The meeting was chaired by I. Dedyaev, chief of the Lipetsk Regional Internal Policy Directorate. He welcomed the gathering on behalf of the organizers and pointed to the relevance of the issues to be dealt with by the Round Table in the light of the governmental youth policy.

Archbishop Nikon of Lipetsk and Yelets drew the attention of the gathering to the position taken by the Russian Orthodox Church in opposing the spread of the HIV/AIDS epidemic and called the participants to help foster spiritual and moral norms in society.

Ms. V. Kisenko, chairman of the Lipetsk Regional Public Chamber, shared her experience of cooperation with various organizations in the region and pointed to the need for preventive work among young people.

Ms. L. Kirillova, chief doctor of the Lipetsk Regional AIDS Center, spoke of the threatening rate of HIV/AIDS spreading in Russia and the Lipetsk region and the efforts to check it through education and spiritual and moral formation.

According to M. Korostin, chairman of the Orthodox Doctors Society and chief narcologist of the Lipetsk region, the spiritual and moral aspect is a decisive one in the morbidity of drug addiction and HIV infection.

Mr. A. Korshunov of the Federal Drug Control Service informed the meeting about measures taken to overcome the spread of drugs in the region.

Rev. Andrey Surikov, Lipetsk diocesan commissioner for work with HIV-infected and drug-dependent people, stated that the spiritual and moral education of youth based on Orthodox values could become the ‘vaccine’ which might help curb the spread of HIV infection.

Ms. M. Neliubova of the DECR informed the participants about Ladya, a program for the primary prevention of HIV/AIDS and risk behaviours among adolescents. The Ladya program has been implemented in Lipetsk and its region since 2010 in close cooperation between church and secular organizations involved in youth work. At present, the Ladya training is offered by 12 educational institutions in Lipetsk and its region.
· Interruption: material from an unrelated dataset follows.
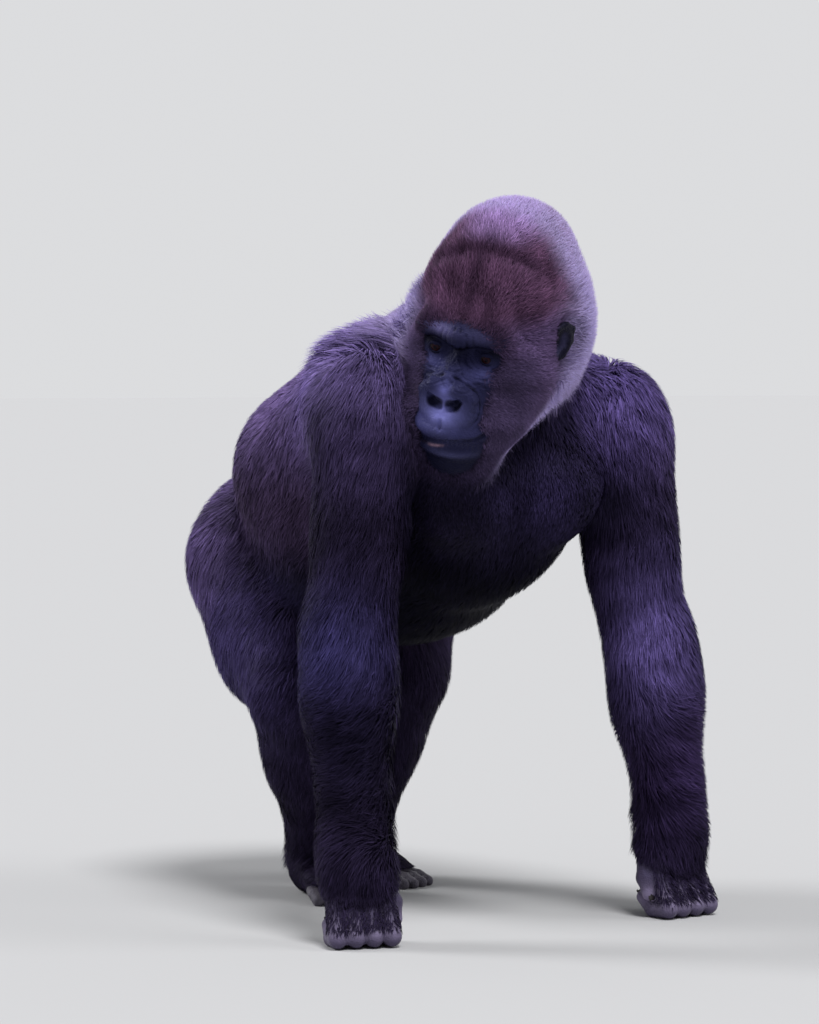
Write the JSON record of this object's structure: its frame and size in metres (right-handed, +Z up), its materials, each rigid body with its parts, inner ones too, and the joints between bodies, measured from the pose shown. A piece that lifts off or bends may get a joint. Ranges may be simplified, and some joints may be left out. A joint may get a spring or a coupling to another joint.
{
  "type": "gorilla model",
  "caption": "Life-size adult female gorilla walking on her knuckles, head turned to her right, as a still museum model that stands on its hands and feet.",
  "frame": {"origin": "middle of the bounding box, on the floor under the hands and feet", "axes": "+Z up, the animal walks towards -Y and its left side is +X"},
  "size_m": [0.6754, 0.8912, 1.0599],
  "materials": {
    "coat": "dense dull black-brown hair, browner on the crown and greyer on the back and nape",
    "skin": "bare black wrinkled skin with a soft sheen",
    "eye": "wet dark brown eye"
  },
  "bodies": {
    "root": {"head": "coat", "neck": "coat", "chest": "coat", "belly": "coat", "pelvis": "coat", "upper_arm_right": "coat", "forearm_right": "coat", "thigh_right": "coat", "lower_leg_right": "coat", "hand_right": "skin", "foot_right": "skin", "ear_right": "skin", "eye_right": "eye", "upper_arm_left": "coat", "forearm_left": "coat", "thigh_left": "coat", "lower_leg_left": "coat", "hand_left": "skin", "foot_left": "skin", "ear_left": "skin", "eye_left": "eye"}
  },
  "joints": []
}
Specialists who give instruction according to the Ladya program pointed in their remarks to its positive impact on adolescents and to qualitative changes in their behaviour.

Participants heard with great interest the remarks made by Katya Turbaeva and Anton Artyushkin of the comprehensive school at the village of Khruschevka near Lipetsk as they shared their impressions of participation in the Ladya program. These training, they said, helped them to look into their own selves, to understand their mates and relatives and to resolve conflicts. The program gave them an opportunity to discuss things which they could talk about with nobody and nowhere.
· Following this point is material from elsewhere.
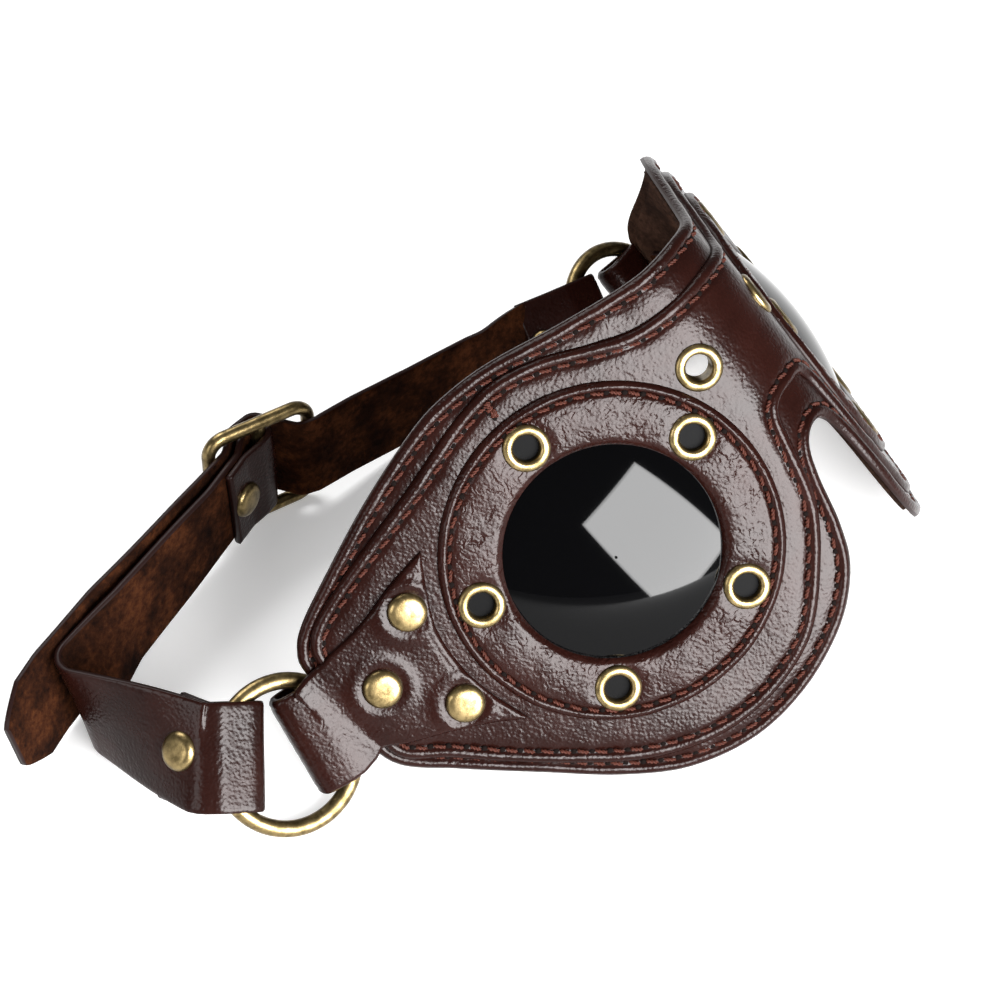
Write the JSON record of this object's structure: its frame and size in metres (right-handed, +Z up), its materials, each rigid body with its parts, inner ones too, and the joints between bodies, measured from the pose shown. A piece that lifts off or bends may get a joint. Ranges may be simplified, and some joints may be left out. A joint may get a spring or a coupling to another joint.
{
  "type": "motorcycle goggles",
  "caption": "Leather half-mask goggles with two round domed dark lenses in laced patches, riveted strap tabs with rings, and an adjustable buckled head strap.",
  "frame": {"origin": "middle of the bounding box in plan, on the surface the goggles lie on", "axes": "+Z up; +X across the face towards the wearer's left; -Y towards the front of the mask, which leans back on its cheek edges"},
  "size_m": [0.1952, 0.1381, 0.0902],
  "materials": {
    "outer_leather": "glossy pebbled dark brown leather",
    "strap_leather": "smooth outside, rough suede inside, dark brown",
    "lining_suede": "matt dark brown suede",
    "antique_brass": "antique brass, darker in its recesses",
    "lens_black": "black, highly polished"
  },
  "bodies": {
    "mask": {"lining": "lining_suede", "base_panel": "outer_leather", "mid_panel": "outer_leather", "bridge_eyelets": "antique_brass", "bridge_washers": "antique_brass", "right_lens": "lens_black", "right_lens_patch": "outer_leather", "right_patch_eyelets": "antique_brass", "right_strap_tab": "outer_leather", "right_tab_rivets": "antique_brass", "left_lens": "lens_black", "left_lens_patch": "outer_leather", "left_patch_eyelets": "antique_brass", "left_strap_tab": "outer_leather", "left_tab_rivets": "antique_brass"},
    "strap": {"right_tab_loop": "outer_leather", "left_tab_loop": "outer_leather", "buckle_strap": "strap_leather", "long_strap": "strap_leather", "right_ring_rivet": "antique_brass", "left_ring_rivet": "antique_brass", "chape_rivet": "antique_brass"},
    "right_ring": {"right_ring": "antique_brass"},
    "left_ring": {"left_ring": "antique_brass"},
    "buckle_frame": {"buckle_frame": "antique_brass"},
    "buckle_prong": {"buckle_prong": "antique_brass"}
  },
  "joints": [
    {"name": "strap_swing", "type": "hinge", "parent": "mask", "child": "strap", "pos_m": [0.02077, 0.01462, 0.01302], "axis": [1, 0, 0], "range_deg": [0, 6]},
    {"name": "right_ring_spin", "type": "hinge", "parent": "strap", "child": "right_ring", "pos_m": [-0.07273, 0.01482, 0.01252], "axis": [-0.2919, -0.6815, 0.6711], "continuous": true},
    {"name": "left_ring_spin", "type": "hinge", "parent": "strap", "child": "left_ring", "pos_m": [0.07527, 0.01862, 0.01202], "axis": [-0.099, -0.6966, 0.7106], "continuous": true},
    {"name": "buckle_tilt", "type": "hinge", "parent": "strap", "child": "buckle_frame", "pos_m": [-0.01023, 0.06192, 0.01452], "axis": [0, 0, 1], "range_deg": [-2, 2]},
    {"name": "prong_lift", "type": "hinge", "parent": "buckle_frame", "child": "buckle_prong", "pos_m": [-0.01023, 0.06192, 0.01452], "axis": [0, 0, 1], "range_deg": [0, 15]}
  ]
}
On the basis of the discussion, the Round Table participants adopted a resolution setting as one of the key tasks to help promote the Ladya program in the Lipetsk region and to undertake the control and assessment of its application. To create conditions necessary for an effective use of the Ladya program in the Lipetsk region, it was agreed to set up a coordinating group from among representatives of governmental, pubic and church organizations which participated in the Round Table. Its terms of reference will include the spiritual and ethical education of the younger generation, prevention of deviant behaviours and concern for the spiritual and moral health of the youth. The general coordination of the work of this group was entrusted to the representative of the AIDS Center.